Frustrated by his play in last week’s loss to Las Vegas, Drake Maye sparkled over the best start of his young career by a mile. He finished 19 of 23 for 230 yards, two touchdowns and no picks. He rushed for 31 yards and another touchdown.
Maye was, in a word, terrific.
His timely scrambles bailed the Patriots’ offensive line out of the inevitable: missed blocks. They bought his wide receivers more time to separate, even though none finished with more than 40 yards. Best of all, Maye conquered his first-quarter nerves with consecutive touchdown drives.
Confidence restored.
“I try to approach it like that every week. Just try to stay calm and cool in the huddle,” Maye said. “Those guys respond to me and I fire them up. I feel like that’s my mindset every week. It’s my job.”
Not that Vrabel threw his young quarterback any bouquets afterward.
The offense, after all, committed eight penalties and scored just 10 points after halftime.
“When (Maye) feels that lull, that’s when we’ve got to tighten the screws on these guys and get them set faster and get them out of huddle faster and really push them,” Vrabel said. “(Maye)’s a jockey, and he’s got to know what the flow of the team looks like offensively. We had a couple of penalties and false starts. Again, things we really aren’t going to be able to overcome eventually.”
Vrabel’s defense, on the other hand, barely overcame itself. The Dolphins cruised to four straight scoring drives around halftime, alternating Tagovailoa deep balls with paper-cut completions the Patriots simply couldn’t stop.
It took a series of late Miami mistakes – from penalties to a mindless interception and bad sacks – to crack the door open. And Milton Williams, the highest-paid player in Patriots history, barreled right through it.
With less than a minute left, Williams dropped Tagovailoa for a sack on fourth down and Miami’s last offensive snap of the game.
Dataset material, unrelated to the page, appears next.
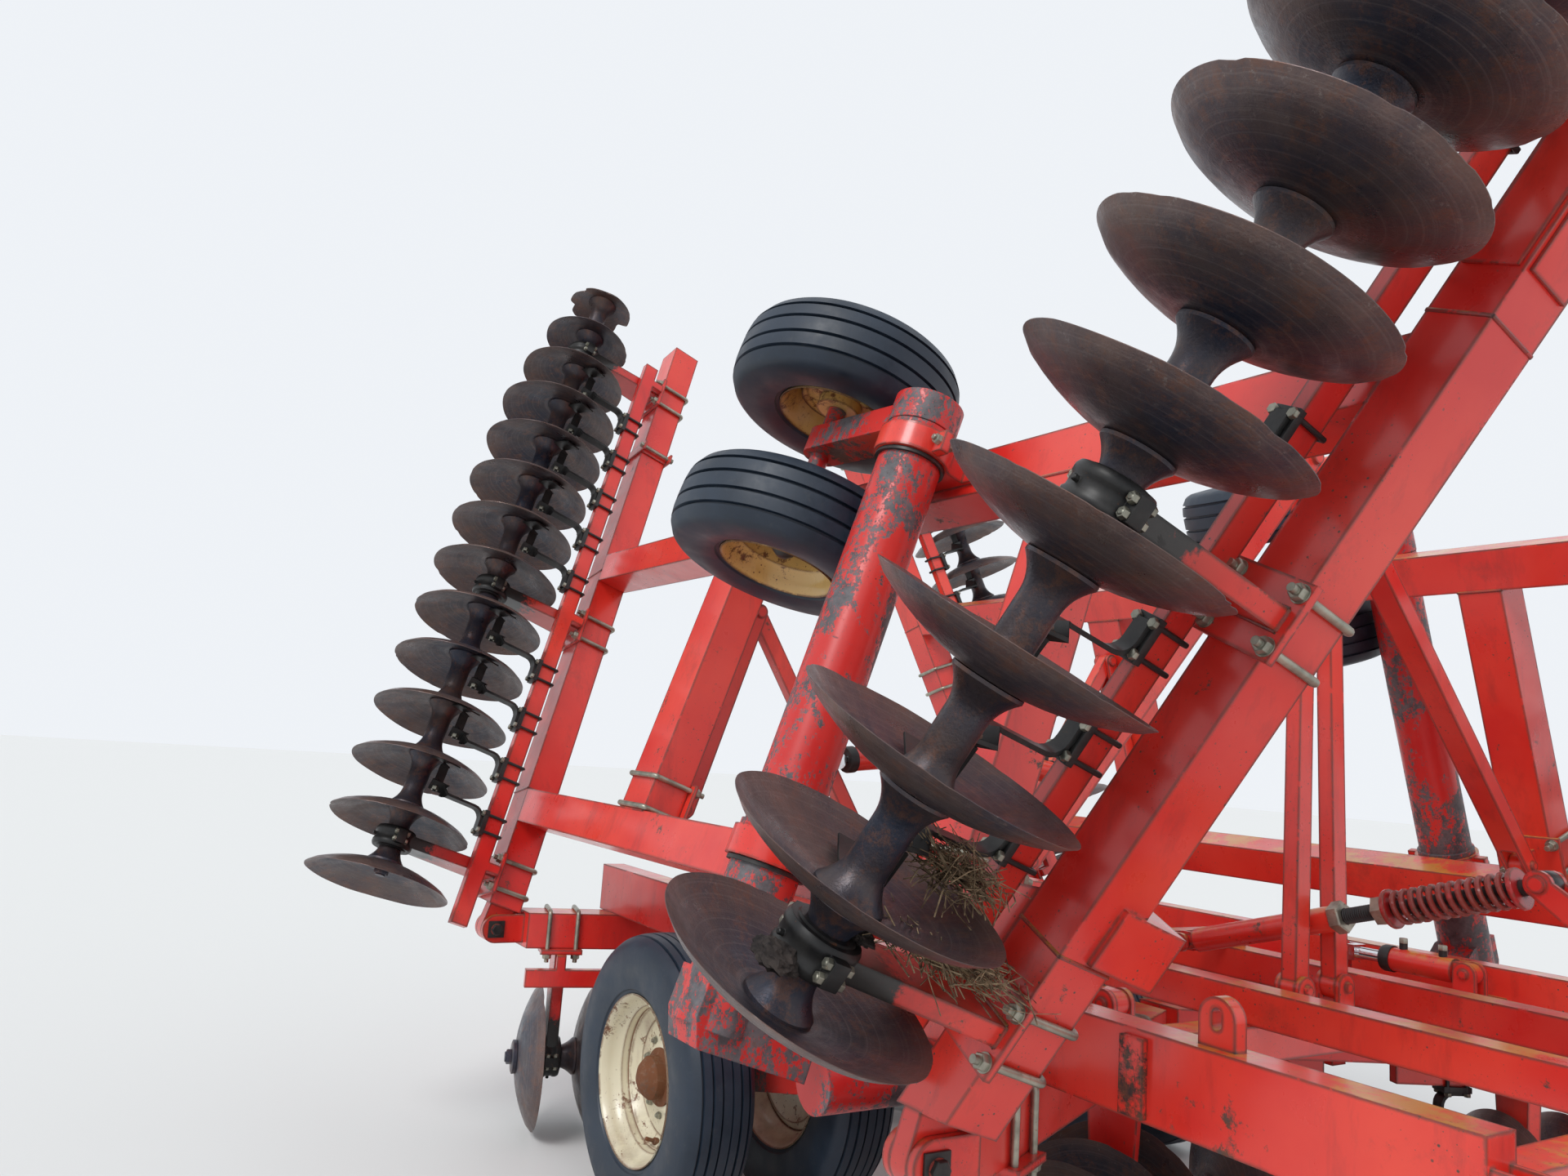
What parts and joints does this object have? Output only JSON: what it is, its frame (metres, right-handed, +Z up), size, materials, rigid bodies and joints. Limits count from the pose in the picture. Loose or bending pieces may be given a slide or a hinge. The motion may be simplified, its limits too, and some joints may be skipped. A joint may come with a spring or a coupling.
{
  "type": "disc harrow",
  "caption": "Winged tandem disc harrow folded for the road, with concave blades on spooled gangs, rockshaft wheels, fold linkage and a jack-stood tongue.",
  "frame": {"origin": "on the ground, midway between the hitch's nose and the rearmost blades, on the middle line", "axes": "+Z up, +Y rearward, the hitch towards -Y"},
  "size_m": [4.8526, 7.5902, 4.2242],
  "materials": {
    "red_paint": "weathered gloss, chipped",
    "blade_steel": "dark, soil-polished, rusty",
    "tyre": "ribbed, weathered",
    "cream_rim": "chalky, rust-stained",
    "yellow_rim": "chalky, rust-stained",
    "chrome_rod": "polished",
    "black_steel": "oily, dark"
  },
  "bodies": {
    "frame": {"main_rails": "red_paint", "cross_tubes": "red_paint", "centre_tubes": "red_paint", "front_centre_beams": "red_paint", "rear_centre_beams": "red_paint", "centre_standards": "red_paint", "centre_scraper_bars": "red_paint", "rockshaft_bearings": "red_paint", "right_lift_barrel": "red_paint", "left_lift_barrel": "red_paint"},
    "tongue": {"tongue": "red_paint", "jack_sleeve": "red_paint"},
    "jack": {"jack_leg": "black_steel"},
    "levelling_tube": {"levelling_tube": "red_paint"},
    "levelling_screw": {"levelling_screw": "black_steel"},
    "right_wing": {"right_wing_beams": "red_paint", "right_wing_rails": "red_paint", "right_wing_cross_tubes": "red_paint", "right_wing_standards": "red_paint", "right_wing_scraper_bars": "red_paint"},
    "right_front_arm": {"right_front_arm": "red_paint"},
    "right_front_link": {"right_front_link": "red_paint"},
    "right_rear_arm": {"right_rear_arm": "red_paint"},
    "right_rear_link": {"right_rear_link": "red_paint"},
    "right_fold_barrel": {"right_fold_barrel": "red_paint"},
    "right_fold_rod": {"right_fold_rod": "chrome_rod"},
    "right_front_gang": {"right_front_gang": "blade_steel"},
    "centre_right_front_gang": {"centre_right_front_gang": "blade_steel"},
    "right_rear_gang": {"right_rear_gang": "blade_steel"},
    "centre_right_rear_gang": {"centre_right_rear_gang": "blade_steel"},
    "right_rockshaft": {"right_rockshaft": "red_paint"},
    "right_wheels": {"right_tyres": "tyre", "right_rims": "yellow_rim"},
    "centre_right_rockshaft": {"centre_right_rockshaft": "red_paint"},
    "right_lift_rod": {"right_lift_rod": "chrome_rod"},
    "centre_right_wheels": {"centre_right_tyres": "tyre", "centre_right_rims": "cream_rim"},
    "left_wing": {"left_wing_beams": "red_paint", "left_wing_rails": "red_paint", "left_wing_cross_tubes": "red_paint", "left_wing_standards": "red_paint", "left_wing_scraper_bars": "red_paint"},
    "left_front_arm": {"left_front_arm": "red_paint"},
    "left_front_link": {"left_front_link": "red_paint"},
    "left_rear_arm": {"left_rear_arm": "red_paint"},
    "left_rear_link": {"left_rear_link": "red_paint"},
    "left_fold_barrel": {"left_fold_barrel": "red_paint"},
    "left_fold_rod": {"left_fold_rod": "chrome_rod"},
    "left_front_gang": {"left_front_gang": "blade_steel"},
    "centre_left_front_gang": {"centre_left_front_gang": "blade_steel"},
    "left_rear_gang": {"left_rear_gang": "blade_steel"},
    "centre_left_rear_gang": {"centre_left_rear_gang": "blade_steel"},
    "left_rockshaft": {"left_rockshaft": "red_paint"},
    "left_wheels": {"left_tyres": "tyre", "left_rims": "yellow_rim"},
    "centre_left_rockshaft": {"centre_left_rockshaft": "red_paint"},
    "left_lift_rod": {"left_lift_rod": "chrome_rod"},
    "centre_left_wheels": {"centre_left_tyres": "tyre", "centre_left_rims": "cream_rim"}
  },
  "joints": [
    {"name": "tongue_hinge", "type": "hinge", "parent": "frame", "child": "tongue", "pos_m": [0, -1.18997, 1.0475], "axis": [1, 0, 0], "range_deg": [-6, 6]},
    {"name": "jack_slide", "type": "slide", "parent": "tongue", "child": "jack", "axis": [0, 0, 1], "range_m": [0, 0.25]},
    {"name": "levelling_pivot", "type": "hinge", "parent": "frame", "child": "levelling_tube", "pos_m": [0, 0.41003, 1.18], "axis": [1, 0, 0], "range_deg": [-3, 3]},
    {"name": "levelling_slide", "type": "slide", "parent": "levelling_tube", "child": "levelling_screw", "axis": [0, -0.9569, 0.2905], "range_m": [-0.07, 0.07]},
    {"name": "right_wing_fold", "type": "hinge", "parent": "frame", "child": "right_wing", "pos_m": [-1.62, -0.18997, 0.87], "axis": [0, -1, 0], "range_deg": [0, 109]},
    {"name": "right_front_arm_pivot", "type": "hinge", "parent": "frame", "child": "right_front_arm", "pos_m": [-0.1, -0.05997, 1.13], "axis": [0, 1, 0], "range_deg": [-44.03, 0]},
    {"name": "right_front_link_pivot", "type": "hinge", "parent": "right_wing", "child": "right_front_link", "pos_m": [-1.23587, -0.05997, 1.50028], "axis": [0, 1, 0], "range_deg": [0, 107.06]},
    {"name": "right_rear_arm_pivot", "type": "hinge", "parent": "frame", "child": "right_rear_arm", "pos_m": [-0.315, 1.74003, 1.2], "axis": [0, 1, 0], "range_deg": [-47.65, 0]},
    {"name": "right_rear_link_pivot", "type": "hinge", "parent": "right_wing", "child": "right_rear_link", "pos_m": [-1.27749, 1.74003, 1.48077], "axis": [0, 1, 0], "range_deg": [0, 151.07]},
    {"name": "right_fold_barrel_pivot", "type": "hinge", "parent": "frame", "child": "right_fold_barrel", "pos_m": [-0.06, 1.64503, 1.77], "axis": [0, 1, 0], "range_deg": [-22.63, 0]},
    {"name": "right_fold_rod_slide", "type": "slide", "parent": "right_fold_barrel", "child": "right_fold_rod", "axis": [-0.9935, 0, -0.1141], "range_m": [0, 0.38445]},
    {"name": "right_front_gang_spin", "type": "hinge", "parent": "right_wing", "child": "right_front_gang", "pos_m": [-2.04886, -0.32055, 1.31385], "axis": [0.2951, -0.4226, 0.8569], "continuous": true},
    {"name": "centre_right_front_gang_spin", "type": "hinge", "parent": "frame", "child": "centre_right_front_gang", "pos_m": [-1.43874, -0.10544, 0.32], "axis": [-0.9063, -0.4226, 0], "continuous": true},
    {"name": "right_rear_gang_spin", "type": "hinge", "parent": "right_wing", "child": "right_rear_gang", "pos_m": [-2.13688, 2.82245, 1.05824], "axis": [0.3159, 0.2419, 0.9174], "continuous": true},
    {"name": "centre_right_rear_gang_spin", "type": "hinge", "parent": "frame", "child": "centre_right_rear_gang", "pos_m": [-1.38325, 2.761, 0.32], "axis": [-0.9703, 0.2419, 0], "continuous": true},
    {"name": "right_wing_lift", "type": "hinge", "parent": "right_wing", "child": "right_rockshaft", "pos_m": [-1.52136, 0.43003, 1.89366], "axis": [0.3256, 0, 0.9455], "range_deg": [0, 60]},
    {"name": "right_wheels_spin", "type": "hinge", "parent": "right_rockshaft", "child": "right_wheels", "pos_m": [-1.2857, 0.92703, 2.70091], "axis": [0.3256, 0, 0.9455], "continuous": true},
    {"name": "centre_right_lift", "type": "hinge", "parent": "frame", "child": "centre_right_rockshaft", "pos_m": [-1.12, 0.43003, 0.85], "axis": [1, 0, 0], "range_deg": [-9, 6]},
    {"name": "right_lift_rod_slide", "type": "slide", "parent": "frame", "child": "right_lift_rod", "axis": [0, 1, 0], "range_m": [-0.032, 0.046]},
    {"name": "centre_right_wheels_spin", "type": "hinge", "parent": "centre_right_rockshaft", "child": "centre_right_wheels", "pos_m": [-1, 1.70003, 0.51], "axis": [1, 0, 0], "continuous": true},
    {"name": "left_wing_fold", "type": "hinge", "parent": "frame", "child": "left_wing", "pos_m": [1.62, -0.18997, 0.87], "axis": [0, 1, 0], "range_deg": [0, 109]},
    {"name": "left_front_arm_pivot", "type": "hinge", "parent": "frame", "child": "left_front_arm", "pos_m": [0.1, -0.05997, 1.13], "axis": [0, -1, 0], "range_deg": [-44.03, 0]},
    {"name": "left_front_link_pivot", "type": "hinge", "parent": "left_wing", "child": "left_front_link", "pos_m": [1.23587, -0.05997, 1.50028], "axis": [0, -1, 0], "range_deg": [0, 107.06]},
    {"name": "left_rear_arm_pivot", "type": "hinge", "parent": "frame", "child": "left_rear_arm", "pos_m": [0.315, 1.74003, 1.2], "axis": [0, -1, 0], "range_deg": [-47.65, 0]},
    {"name": "left_rear_link_pivot", "type": "hinge", "parent": "left_wing", "child": "left_rear_link", "pos_m": [1.27749, 1.74003, 1.48077], "axis": [0, -1, 0], "range_deg": [0, 151.07]},
    {"name": "left_fold_barrel_pivot", "type": "hinge", "parent": "frame", "child": "left_fold_barrel", "pos_m": [0.06, 1.64503, 1.77], "axis": [0, -1, 0], "range_deg": [-22.63, 0]},
    {"name": "left_fold_rod_slide", "type": "slide", "parent": "left_fold_barrel", "child": "left_fold_rod", "axis": [0.9935, 0, -0.1141], "range_m": [0, 0.38445]},
    {"name": "left_front_gang_spin", "type": "hinge", "parent": "left_wing", "child": "left_front_gang", "pos_m": [2.04886, -0.32055, 1.31385], "axis": [-0.2951, -0.4226, 0.8569], "continuous": true},
    {"name": "centre_left_front_gang_spin", "type": "hinge", "parent": "frame", "child": "centre_left_front_gang", "pos_m": [1.43874, -0.10544, 0.32], "axis": [0.9063, -0.4226, 0], "continuous": true},
    {"name": "left_rear_gang_spin", "type": "hinge", "parent": "left_wing", "child": "left_rear_gang", "pos_m": [2.13688, 2.82245, 1.05824], "axis": [-0.3159, 0.2419, 0.9174], "continuous": true},
    {"name": "centre_left_rear_gang_spin", "type": "hinge", "parent": "frame", "child": "centre_left_rear_gang", "pos_m": [1.38325, 2.761, 0.32], "axis": [0.9703, 0.2419, 0], "continuous": true},
    {"name": "left_wing_lift", "type": "hinge", "parent": "left_wing", "child": "left_rockshaft", "pos_m": [1.52136, 0.43003, 1.89366], "axis": [0.3256, 0, -0.9455], "range_deg": [0, 60]},
    {"name": "left_wheels_spin", "type": "hinge", "parent": "left_rockshaft", "child": "left_wheels", "pos_m": [1.2857, 0.92703, 2.70091], "axis": [-0.3256, 0, 0.9455], "continuous": true},
    {"name": "centre_left_lift", "type": "hinge", "parent": "frame", "child": "centre_left_rockshaft", "pos_m": [1.12, 0.43003, 0.85], "axis": [1, 0, 0], "range_deg": [-9, 6]},
    {"name": "left_lift_rod_slide", "type": "slide", "parent": "frame", "child": "left_lift_rod", "axis": [0, 1, 0], "range_m": [-0.032, 0.046]},
    {"name": "centre_left_wheels_spin", "type": "hinge", "parent": "centre_left_rockshaft", "child": "centre_left_wheels", "pos_m": [1, 1.70003, 0.51], "axis": [1, 0, 0], "continuous": true}
  ],
  "couplings": [
    {"joint": "levelling_pivot", "follows": "tongue_hinge", "ratio": -0.27631},
    {"joint": "levelling_slide", "follows": "tongue_hinge", "m_per_rad": 0.58934},
    {"joint": "right_front_arm_pivot", "follows": "right_wing_fold", "ratio": -0.40349},
    {"joint": "right_front_link_pivot", "follows": "right_wing_fold", "ratio": 0.98169},
    {"joint": "right_rear_arm_pivot", "follows": "right_wing_fold", "ratio": -0.43669},
    {"joint": "right_rear_link_pivot", "follows": "right_wing_fold", "ratio": 1.3855},
    {"joint": "right_fold_barrel_pivot", "follows": "right_wing_fold", "ratio": -0.20717},
    {"joint": "right_fold_rod_slide", "follows": "right_wing_fold", "m_per_rad": 0.20182},
    {"joint": "right_lift_rod_slide", "follows": "centre_right_lift", "m_per_rad": -0.28},
    {"joint": "left_front_arm_pivot", "follows": "left_wing_fold", "ratio": -0.40349},
    {"joint": "left_front_link_pivot", "follows": "left_wing_fold", "ratio": 0.98169},
    {"joint": "left_rear_arm_pivot", "follows": "left_wing_fold", "ratio": -0.43669},
    {"joint": "left_rear_link_pivot", "follows": "left_wing_fold", "ratio": 1.3855},
    {"joint": "left_fold_barrel_pivot", "follows": "left_wing_fold", "ratio": -0.20717},
    {"joint": "left_fold_rod_slide", "follows": "left_wing_fold", "m_per_rad": 0.20182},
    {"joint": "left_lift_rod_slide", "follows": "centre_left_lift", "m_per_rad": -0.28}
  ]
}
He stomped toward midfield in celebration, basking in the moment; a human flag planting itself right on the Dolphins logo.
Victory.
“Your best players have to play (well) if you want to win in this league,” Vrabel said.
Harold Landry had a front seat to it all, from sack to celebration. Like Williams, Landry is a veteran pass-rusher Vrabel is counting on to shape his locker room and sharpen his defense. He signed last March after spending seven seasons in Tennessee, the only NFL home he’d ever known. The Titans went 3-14 last year, decided they were better off without Landry and cut him.
Because Landry’s history is not the Patriots’ history, his pain is not their pain. But he experienced Sunday’s win all the same, from the moment Tagovailoa’s body hit the turf.
Revisiting that exact moment in the visitors locker room, Landry looked to the ceiling and paused. Then, as a little laugh slipped from his lips, joy and relief fell over his face. Because appreciating where you are means knowing where you came from, and just like the Patriots, it’s been three long years since Landry knew a winning season.
“When (Tagovailoa) hit the ground,” Landry said, “I was just like, ‘Thank God.'”
Whether the seeds the Patriots planted Sunday ultimately grow into hope fans can hold will take months, if not years, to learn. Injuries, bad luck or bad play could shut their water off, perhaps as soon as next weekend against Pittsburgh. And it will take a lot more water, and a lot more winning, to develop the championship program Vrabel wants to build.
But for one day, one hot, unforgettable day in their old house of horrors, Dolphin tears will do.